51 /Zariyat 49. “Her şeyden de çift, çift yarattık ki, düşünüp öğüt alırsınız.” İnsanların yaptığı eserleri nasıl koruyorsak, Allah’ın insanlar için emanet ettiği dünyayı ve doğal dengeyi de korumakla görevli olduğumuzu bilelim. 2/ Bakara 29. “Allah, yerde ne varsa hepsini sizin için yarattı. Sonra kendine has bir şekilde Sema’ya yöneldi, onu yedi kat olarak yaptırıp düzenledi ve tanzim etti. Allah, her şeyi hakkıyla bilendir.” 9/ Tövbe 116. ” Göklerin ve yerin mülkü yalnız Allah’ındır, Allah diriltir ve öldürür. Sizin için Allah’ın yanında ne bir evliya (dost) ne de bir yardımcı vardır.” 

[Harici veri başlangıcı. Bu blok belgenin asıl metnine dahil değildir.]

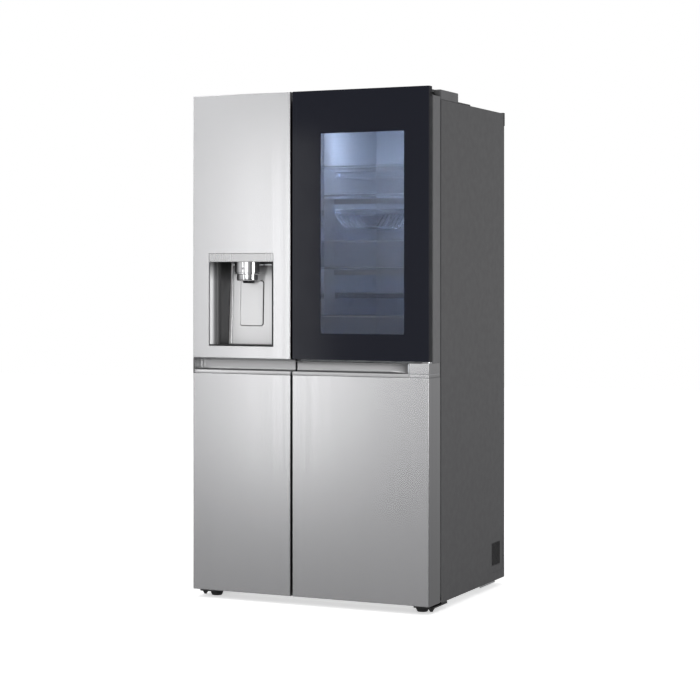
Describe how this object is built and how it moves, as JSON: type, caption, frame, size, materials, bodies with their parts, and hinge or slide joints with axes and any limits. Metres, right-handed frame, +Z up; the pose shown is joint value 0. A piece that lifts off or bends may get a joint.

17/ İsra 44. “Yedi kat gök, yedi kat yer ve bunlarda bulunan herkes Allah’ı Tesbih eder, Allah’a övgü ile itaat etmeyen hiç bir şey yoktur. Ne var ki siz, onların tesbih’ini yani itaatini anlamazsınız, Allah hâlimdir, bağışlayıcıdır.” Yer yüzünde cansız ve hareketsiz olduğu sanılan varlıklarda dâhil olmak üzere, bütün eşya atomlardan meydana gelmiştir. İşte atom çekirdeklerinin etrafındaki elektronlar, sürekli ve muntazam bir şekilde çekirdeğin etrafında dönmektedirler ki, onların bu dönüşleri, ilahi kanuna, en ufak bir sapma olmadan boyun eğmeleri, Allah tarafından Kur’an’da tesbih olarak açıklanmıştır. 27/ Neml 88. “Sen dağları görürsün de, onları yerinde durur sanırsın, hâlbuki dağlar, bulutların yürümesi gibi yürümektedirler. Bu her şeyi sapa sağlam yapan Allah’ın sanatıdır. Şüphesiz ki Allah yaptıklarınızdan tamamıyla haberdardır.” Allah bu ayette, dünyanın sabit olmayıp, hareket halinde olduğuna işaret etmektedir. Dağların hareket etmesi demek, onların da üzerinde bulunduğu arzın yerin hareket etmesi demektir.